In time, something more formal might happen. For now, however, Rodgers is “doing what he can” to help Wilson out, according to one Jets staffer; there’s only so much Rodgers can do, since he is rehabbing in California.

So how much has Wilson tapped into Rodgers as a resource? That’s really been kept between those two, so I don’t know exactly. With New England coming in this week, you would think a phone call or two could help.

• Yes, Kareem Hunt is back on the roster, but I would expect the Browns to do what they can to let Jerome Ford win the right to be the lead back with Nick Chubb out for the year. Ford, a former five-star recruit who transferred from Alabama to Cincinnati, has plenty of physical ability, and his early flashes have given the team hope he can make a difference. Cleveland believed Ford could help even before Chubb went down.

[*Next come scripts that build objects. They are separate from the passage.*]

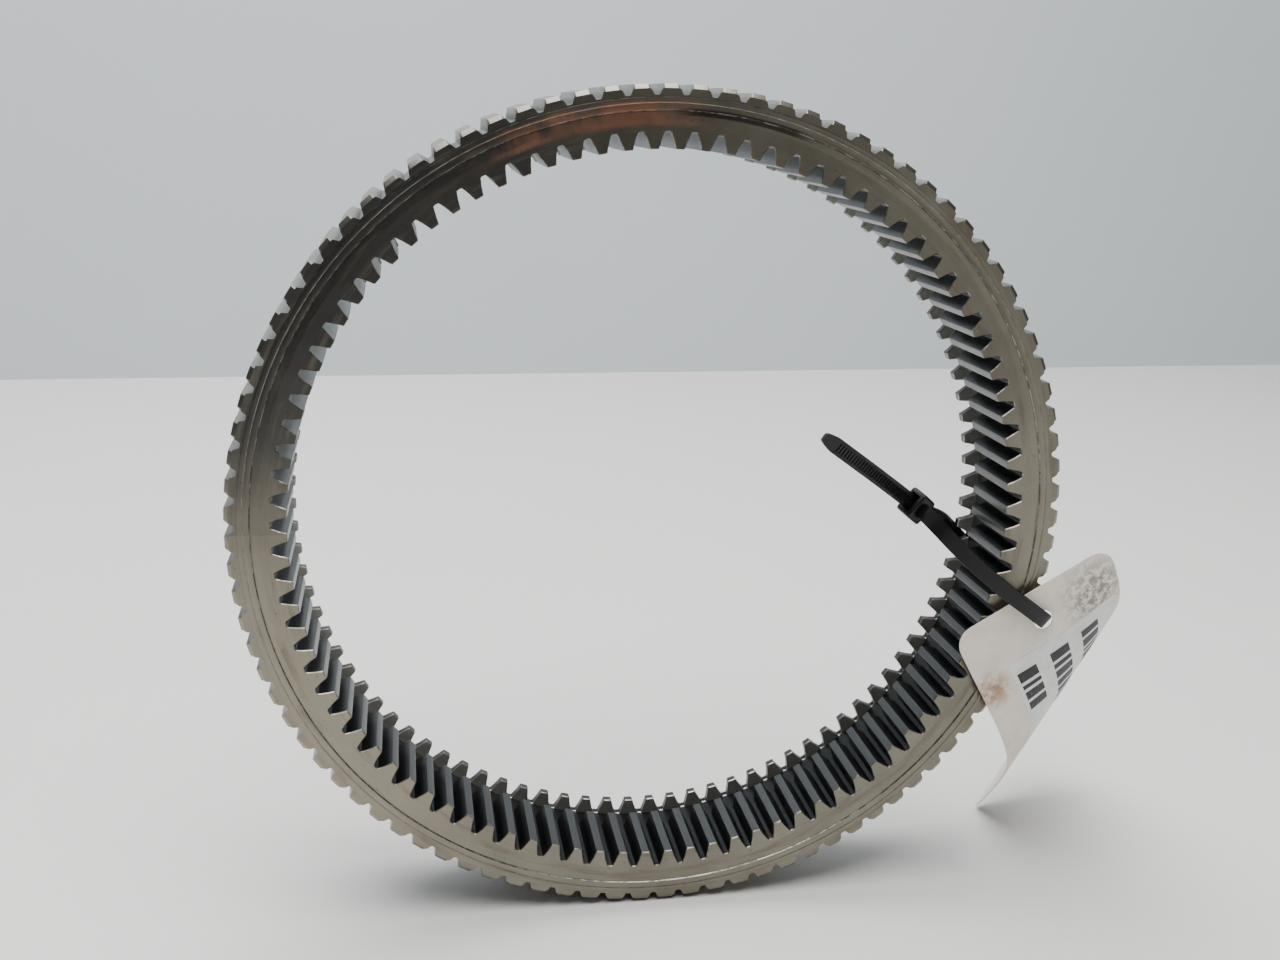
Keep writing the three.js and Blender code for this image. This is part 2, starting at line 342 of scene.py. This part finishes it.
def strap_section(width, rib):
    """Section of the strap: smooth back, two flat borders and a ribbed track."""
    w, t, r = width / 2, STRAP_THICKNESS / 2, 0.22
    track = w * 0.62
    return [
        (-w + r, t), (-w, t - r), (-w, -t + r), (-w + r, -t),
        (w - r, -t), (w, -t + r), (w, t - r), (w - r, t),
        (track, t), (track - 0.15, t - rib), (-track + 0.15, t - rib), (-track, t),
    ]


def strap_mesh():
    route = [in_loop(*place) for place in STRAP_ROUTE]
    curve, length = even_steps(catmull_rom(route, 60), RIB_PITCH / RIB_STEPS)
    points, faces = [], []
    for i, middle in enumerate(curve):
        ahead = curve[min(i + 2, len(curve) - 1)]
        behind = curve[max(i - 2, 0)]
        tangent = (ahead - behind).normalized()
        side = (LOOP_SIDE - tangent * LOOP_SIDE.dot(tangent)).normalized()
        up = tangent.cross(side)
        travelled = i * RIB_PITCH / RIB_STEPS
        to_tip = length - travelled
        width = STRAP_WIDTH * min(1, 0.42 + 0.58 * math.sqrt(max(to_tip, 0) / 4.5))
        smooth = travelled < SMOOTH_NECK * length or to_tip < SMOOTH_TIP
        rib = 0 if smooth else RIB_HEIGHT * (1 - (i % RIB_STEPS) / (RIB_STEPS - 1))
        for a, b in strap_section(width, rib):
            points.append(middle + side * a + up * b)
    count = len(strap_section(STRAP_WIDTH, 0))
    for row in range(len(curve) - 1):
        for k in range(count):
            a, b = row * count + k, row * count + (k + 1) % count
            faces.append((a, b, b + count, a + count))
    last = (len(curve) - 1) * count
    faces.append(tuple(range(count))[::-1])
    faces.append(tuple(range(last, last + count)))
    return mesh_of("cable_tie_strap_fine", points, faces)


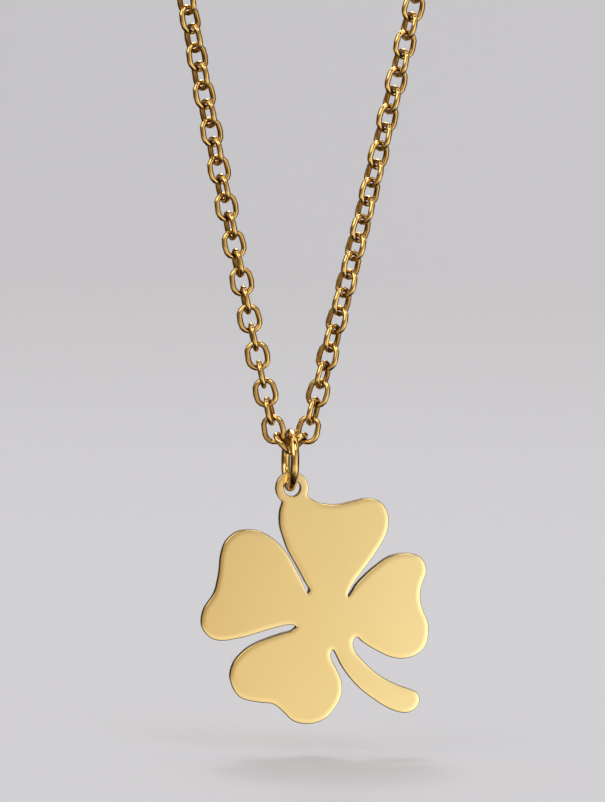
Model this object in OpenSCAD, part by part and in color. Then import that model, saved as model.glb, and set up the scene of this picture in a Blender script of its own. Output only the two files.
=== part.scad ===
// Four-leaf clover pendant on a fine oval cable chain.
// The whole loop hangs in the XZ plane. +Z is up, the polished front of the clover faces -Y,
// and the origin is the underside of the clasp, where a peg or the nape of a neck carries the loop.

/* [Clover plate] */
// Thickness of the sheet that the clover is cut from
plate_t = 1.3; // [1.1:0.05:1.5]
// Outer radius of the lug on the top leaf
lug_r = 1.65; // [1.6:0.05:1.7]
// Radius of the hole through the lug
lug_hole_r = 0.84; // [0.84:0.01:0.86]
// Turn of the plate about the bottom of its ring, positive lowers the left side
plate_turn = 1.4; // [-5:0.1:5]
// Hole centre to the right of the ring's wire
hole_dx = 0.2; // [0:0.05:0.2]
// Hole centre below the ring's wire
hole_dz = 0.05; // [0:0.05:0.1]
// Straight steps in each span of the outline
outline_steps = 4; // [2:1:5]

/* [Jump ring] */
// Outside diameter of the jump ring
ring_od = 6.36; // [6.36:0.02:6.5]
// Diameter of the jump ring's wire
ring_wire = 0.89; // [0.83:0.01:0.89]
// Drop from the crossing of the two lowest links to the ring's centre
ring_drop = 1.65; // [1.63:0.01:1.65]

/* [Chain links] */
// Outside length of a link
link_len = 3.08; // [3.01:0.01:3.11]
// Outside width of a link
link_w = 2.5; // [2.45:0.05:2.5]
// Diameter of the link's wire
link_wire = 0.54; // [0.5:0.01:0.54]
// Clearance between two links pulled straight
link_gap = 0.11; // [0.11:0.01:0.13]
// Links of one half of the loop, above its lowest link
links_per_side = 116; // [100:2:116]

/* [Lowest links] */
// Sideways distance of each lowest link from the middle of the loop
vee_x = 0.65; // [0.64:0.01:0.65]
// Depth of each lowest link, left one to the front and right one to the back
vee_y = 0.425; // [0.415:0.005:0.43]
// Lean of the lowest links from upright
vee_lean = 48; // [48:1:49]
// Roll of the lowest links about their own length
vee_roll = 67; // [66:1:68]

/* [Hanging loop] */
// Sideways distance of the second link of each half
start_x = 1.8; // [1.8:0.01:1.82]
// Height of the second link above the crossing of the lowest links
start_z = 1.4; // [1.39:0.01:1.41]
// Depth of the second link, left one to the front and right one to the back
start_y = 0.23; // [0.22:0.01:0.24]
// Length of chain that weighs as much as the sideways pull in it
sag_a = 62; // [50:1:70]
// Length of chain that weighs as much as half of what hangs on it
sag_s = 250; // [230:5:270]
// Roll of the second link
start_roll = -25; // [-26:1:-25]
// Extra turn that the lowest few links make about their own length
quick_turn = 22; // [0:1:22]
// Links over which half of that extra turn is made
quick_links = 4; // [4:1:8]

/* [Clasp] */
// Half the distance between the two links that the clasp joins
clasp_reach = 6; // [6:0.1:7]
// Diameter of the wire of the clasp's hook
hook_wire = 0.9; // [0.8:0.05:0.9]
// Radius of the hook's round nose, to the middle of its wire
nose_r = 1.7; // [1.6:0.1:1.9]
// Diameter of the wire of the clasp's eye
eye_wire = 0.8; // [0.7:0.05:0.8]
// Radius of the clasp's eye, to the middle of its wire
eye_r = 0.95; // [0.95:0.01:1]
// Radius of the clasp's round body
body_r = 1.15; // [1:0.05:1.3]

/* [Hidden] */
round_fn = 48;
wire_fn = 24;
gold = [0.90, 0.72, 0.36];
pale_gold = [0.93, 0.79, 0.47];

ring_r = (ring_od - ring_wire) / 2;
pitch = link_len - 2 * link_wire - link_gap;
link_bend_r = (link_w - link_wire) / 2;
link_straight = link_len - link_w;
side_len = (links_per_side - 1) * pitch;

// The outline of the clover, seen from the front, from the centre of the lug's hole,
// clockwise from the right of the lug. Columns: x to the right, y up.
top_leaf = [
    [1.45, -0.3], [1.53, -0.68], [1.7, -0.95], [2, -1.15], [2.7, -1.5], [3.75, -1.7], [4.8, -1.7],
    [6, -1.45], [7.85, -1.15], [8.6, -1.3],
    [9.2, -1.7], [9.65, -2.4], [9.85, -3.5], [9.6, -4.7], [8.55, -6.5], [7.3, -8.2], [6, -9.95],
    [5.6, -10.7], [5.65, -11.1], [5.85, -10.85]];
right_leaf = [
    [6.45, -9.9], [7.5, -8.8], [8.6, -7.9], [10, -7], [11.5, -6.75], [12.45, -6.85], [13.2, -7.25],
    [13.7, -8.4], [13.2, -10.05], [13.05, -11.2], [13.3, -12.4], [13.85, -13.7], [13.9, -15.1],
    [13.6, -16.15], [12.9, -16.9], [11.5, -17.4], [10, -17.2], [8.8, -16.65], [7, -15.5],
    [6.55, -15.1], [6.2, -15.35], [6.15, -15.85]];
stem = [
    [6.35, -16.5], [7, -17.3], [8.65, -18.85], [10.9, -20.1], [12.1, -20.55], [12.8, -20.9], [13.05, -21.5],
    [12.9, -22.1], [12.45, -22.65], [11.65, -22.95], [10.8, -22.8], [9.6, -22.3], [8.3, -21.45],
    [6.95, -20.4], [5.8, -19.15], [4.95, -17.9], [4.5, -17], [4.05, -16.3], [3.85, -16.7], [3.95, -17.3]];
bottom_leaf = [
    [4.5, -18.35], [4.95, -19.45], [5, -20.7], [4.15, -22.45], [3.45, -23.2], [2.2, -23.75], [0.95, -23.75],
    [0.15, -23.5], [-1.15, -22.3], [-1.85, -21.75], [-3.35, -21.5], [-4.4, -21.3], [-5.25, -21],
    [-6.2, -19.55], [-6.35, -18.65], [-6.15, -17.8], [-4.85, -16.2], [-3.7, -15.5], [-2.55, -15.05],
    [-1.15, -14.6], [0.15, -14.2], [0.4, -13.95], [-0.3, -13.7]];
left_leaf = [
    [-1.15, -13.85], [-2.2, -14.1], [-4.85, -14.85], [-6.15, -15.1], [-7.25, -15.2], [-8.2, -14.95],
    [-9.2, -13.65], [-9.05, -12.2], [-7.9, -10.35], [-7.45, -8.5], [-7.15, -6.25], [-6.8, -5.35],
    [-6.15, -4.65], [-5.35, -4.2], [-4.4, -4.1], [-3.35, -4.25], [-2.35, -4.75], [-0.8, -6.2],
    [0.2, -7.85], [1.05, -9.65], [1.4, -10.4], [1.55, -10.65], [1.75, -10.3]];
lug_side = [
    [1.4, -9.65], [0.45, -7.85], [-0.55, -6], [-0.9, -5], [-1.2, -4.05], [-1.3, -3.1], [-1.2, -2.1],
    [-1.05, -1.65], [-0.9, -1.2]];
clover_points = concat(top_leaf, right_leaf, stem, bottom_leaf, left_leaf, lug_side);

// A smooth curve through the points, straight only from the last one back to the first.
function slope(p, q) = (q - p) / norm(q - p);
function tangent(pts, i) =
    i == 0 ? slope(pts[0], pts[1]) :
    i == len(pts) - 1 ? slope(pts[i - 1], pts[i]) :
    let (before = norm(pts[i] - pts[i - 1]), after = norm(pts[i + 1] - pts[i]))
    (slope(pts[i - 1], pts[i]) * after + slope(pts[i], pts[i + 1]) * before) / (before + after);
function hermite(p, q, m, n, t) =
    (2 * t ^ 3 - 3 * t ^ 2 + 1) * p + (t ^ 3 - 2 * t ^ 2 + t) * m
    + (3 * t ^ 2 - 2 * t ^ 3) * q + (t ^ 3 - t ^ 2) * n;
function smooth(pts, steps) = [
    for (i = [0 : len(pts) - 2])
        let (span = norm(pts[i + 1] - pts[i]))
        for (k = [0 : steps - 1])
            hermite(pts[i], pts[i + 1], span * tangent(pts, i), span * tangent(pts, i + 1), k / steps),
    pts[len(pts) - 1]];

// The hanging curve of one half: out and up under its own weight, then a round arc to the clasp.
// asinh() written out, with the angles in degrees as everywhere.
function area_sinh(v) = ln(v + sqrt(v * v + 1));
function sag_x(s) = start_x + sag_a * (area_sinh((sag_s + s) / sag_a) - area_sinh(sag_s / sag_a));
function sag_z(s) = sqrt(sag_a ^ 2 + (sag_s + s) ^ 2) - sqrt(sag_a ^ 2 + sag_s ^ 2);
function sag_lean(s) = atan(sag_a / (sag_s + s));
function arc_r(s) = (sag_x(s) - clasp_reach) / cos(sag_lean(s));
function arc_len(s) = arc_r(s) * (90 + sag_lean(s)) * PI / 180;
// The length of the hanging stretch at which stretch and arc together are as long as the side.
function find_sag_len(low, high, tries) =
    let (mid = (low + high) / 2)
    tries == 0 ? mid :
    mid + arc_len(mid) > side_len ? find_sag_len(low, mid, tries - 1) : find_sag_len(mid, high, tries - 1);

sag_len = find_sag_len(0, side_len, 40);
bow_r = arc_r(sag_len);
bow_start = -sag_lean(sag_len);
bow_z = sag_z(sag_len) - bow_r * sin(bow_start);
clasp_z = nose_r + hook_wire / 2;
// A wire of the clasp sits inside the bend of a link, this far beyond the bend's centre.
hook_seat = link_bend_r - link_wire / 2 - link_gap - hook_wire / 2;
eye_seat = link_bend_r - link_wire / 2 - link_gap - eye_wire / 2;
nose_x = clasp_reach - link_straight / 2 - hook_seat;
eye_x = -(clasp_reach - link_straight / 2 - eye_seat - eye_r);
body_x = eye_x + eye_r + body_r;
vee_z = clasp_z - (bow_z + bow_r + start_z);
ring_z = vee_z - ring_drop;
hinge_z = ring_z - ring_r;

// Place and lean of the middle of a link at length s along one half, as [x, z, lean].
function on_side(s) =
    s < sag_len ? [-sag_x(s), sag_z(s), -sag_lean(s)] :
    let (turn = bow_start + (s - sag_len) / bow_r * 180 / PI)
    [-(clasp_reach + bow_r * cos(turn)), bow_z + bow_r * sin(turn), turn];

module half_bend(bend_r, wire) {
    rotate_extrude(angle = 180, $fn = round_fn)
        translate([bend_r, 0]) circle(d = wire, $fn = wire_fn);
}

// A closed oval of round wire: two half bends and two straights, its length along Z, its width along X.
module oval(bend_r, straight, wire) {
    for (end = [0, 180])
        rotate([0, end, 0]) translate([0, 0, straight / 2]) rotate([90, 0, 0]) half_bend(bend_r, wire);
    for (side = [-1, 1])
        translate([side * bend_r, 0, -straight / 2]) cylinder(d = wire, h = straight, $fn = wire_fn);
}

module link() {
    oval(link_bend_r, link_straight, link_wire);
}

// Roll of link i about its own length. A half turns fast over its lowest links and then slowly on its
// way up, and its last link stands edge-on to the clasp. The sides, 1 and -1, turn opposite ways.
function link_roll(i, side) =
    let (quick = side * quick_turn, whole = side * 180 - start_roll)
    start_roll + 90 * (i - 1) + quick * (1 - 0.5 ^ ((i - 1) / quick_links))
    + (whole - quick) * (i - 1) / (links_per_side - 1);

module lowest_link() {
    translate([-vee_x, -vee_y, vee_z]) rotate([0, -vee_lean, 0]) rotate([0, 0, vee_roll]) link();
}

// One half of the chain as it stands on the left, from its lowest link to the clasp.
module half_chain(side) {
    lowest_link();
    for (i = [1 : links_per_side]) {
        s = (i - 1) * pitch;
        place = on_side(s);
        translate([place[0], -start_y * (1 - s / side_len), vee_z + start_z + place[1]])
            rotate([0, place[2], 0]) rotate([0, 0, link_roll(i, side)]) link();
    }
}

module chain_left() {
    color(gold) half_chain(1);
}

// The right half is turned half way round the middle of the loop.
module chain_right() {
    color(gold) rotate([0, 0, 180]) half_chain(-1);
}

module jump_ring() {
    color(gold) translate([0, 0, ring_z]) rotate([0, 90, 0])
        rotate_extrude($fn = round_fn) translate([ring_r, 0]) circle(d = ring_wire, $fn = wire_fn);
}

// The clover is cut from one flat sheet with its lug.
module clover() {
    color(pale_gold)
        translate([0, plate_t / 2, hinge_z]) rotate([0, -plate_turn, 0]) translate([hole_dx, 0, -hole_dz])
            rotate([90, 0, 0])
                difference() {
                    union() {
                        linear_extrude(plate_t) polygon(smooth(clover_points, outline_steps));
                        cylinder(r = lug_r, h = plate_t, $fn = round_fn);
                    }
                    translate([0, 0, -plate_t / 2]) cylinder(r = lug_hole_r, h = 2 * plate_t, $fn = round_fn);
                }
}

// The clasp: an eye for one end of the chain, a round body, and a closed hook for the other end.
module clasp() {
    hook_len = nose_x - body_x;
    color(gold) translate([0, 0, clasp_z]) {
        translate([nose_x - hook_len / 2, 0, 0]) rotate([0, 90, 0])
            oval(nose_r, hook_len - 2 * nose_r, hook_wire);
        translate([body_x, 0, 0]) sphere(r = body_r, $fn = round_fn);
        translate([eye_x, 0, 0]) rotate([90, 0, 0])
            rotate_extrude($fn = round_fn) translate([eye_r, 0]) circle(d = eye_wire, $fn = wire_fn);
    }
}

clover();
jump_ring();
chain_left();
chain_right();
clasp();
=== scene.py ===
import math
import bpy
import bmesh
from mathutils import Matrix, Vector
from mathutils.geometry import delaunay_2d_cdt


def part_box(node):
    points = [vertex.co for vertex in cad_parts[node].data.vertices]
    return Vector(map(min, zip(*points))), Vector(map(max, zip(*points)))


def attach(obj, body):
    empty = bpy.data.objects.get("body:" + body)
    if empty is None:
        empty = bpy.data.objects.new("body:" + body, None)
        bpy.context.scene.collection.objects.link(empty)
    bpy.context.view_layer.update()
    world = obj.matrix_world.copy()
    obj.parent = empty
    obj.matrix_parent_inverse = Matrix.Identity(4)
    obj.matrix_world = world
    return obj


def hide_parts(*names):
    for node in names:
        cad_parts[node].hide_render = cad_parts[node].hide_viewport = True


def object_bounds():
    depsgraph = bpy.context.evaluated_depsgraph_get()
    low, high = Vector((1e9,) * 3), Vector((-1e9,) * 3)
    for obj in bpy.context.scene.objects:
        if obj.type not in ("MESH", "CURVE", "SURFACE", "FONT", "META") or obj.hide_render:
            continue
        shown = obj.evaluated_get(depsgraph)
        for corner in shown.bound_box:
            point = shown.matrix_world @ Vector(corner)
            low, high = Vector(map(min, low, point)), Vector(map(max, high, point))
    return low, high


# A four-leaf clover pendant on a fine cable chain, polished gold all over.
# Blender works in metres in the CAD's frame. Sizes below are in mm, and mm turns them into metres.
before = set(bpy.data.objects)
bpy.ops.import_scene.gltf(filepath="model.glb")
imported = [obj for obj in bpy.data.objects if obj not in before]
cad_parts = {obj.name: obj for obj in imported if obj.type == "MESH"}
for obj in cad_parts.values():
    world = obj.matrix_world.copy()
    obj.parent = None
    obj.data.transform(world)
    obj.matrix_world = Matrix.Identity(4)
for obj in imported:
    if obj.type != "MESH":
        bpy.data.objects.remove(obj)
cadLow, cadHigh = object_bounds()
mm = 0.001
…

The Browns love Ford’s vision, speed, jump-cutting ability and his pass-protection savvy.

• While we’re on running backs, it is interesting that Cam Akers landed with one of his former Los Angeles coaches in Kevin O’Connell. The Vikings’ coach was Akers’s coordinator for Akers’s first two years in the league. The first was promising. Then during the second season, Akers showed a lot of fight in returning from a torn Achilles in just five months. And what happened after that, O’Connell wasn’t around for, so this will give Akers a clean slate in whatever role he plays in complementing Alexander Mattison in the Minnesota offense.

• The Niners’ draft-and-develop machine may have dug up another gem in seventh-round wide receiver Ronnie Bell, who scored a touchdown and was a factor in the passing game (31 snaps on offense) with Brandon Aiyuk down Thursday night. This, of course, is how good teams keep winning. And it’s something we’re seeing with the rival Rams, too, with the emergence of rookie wideout Puka Nacua.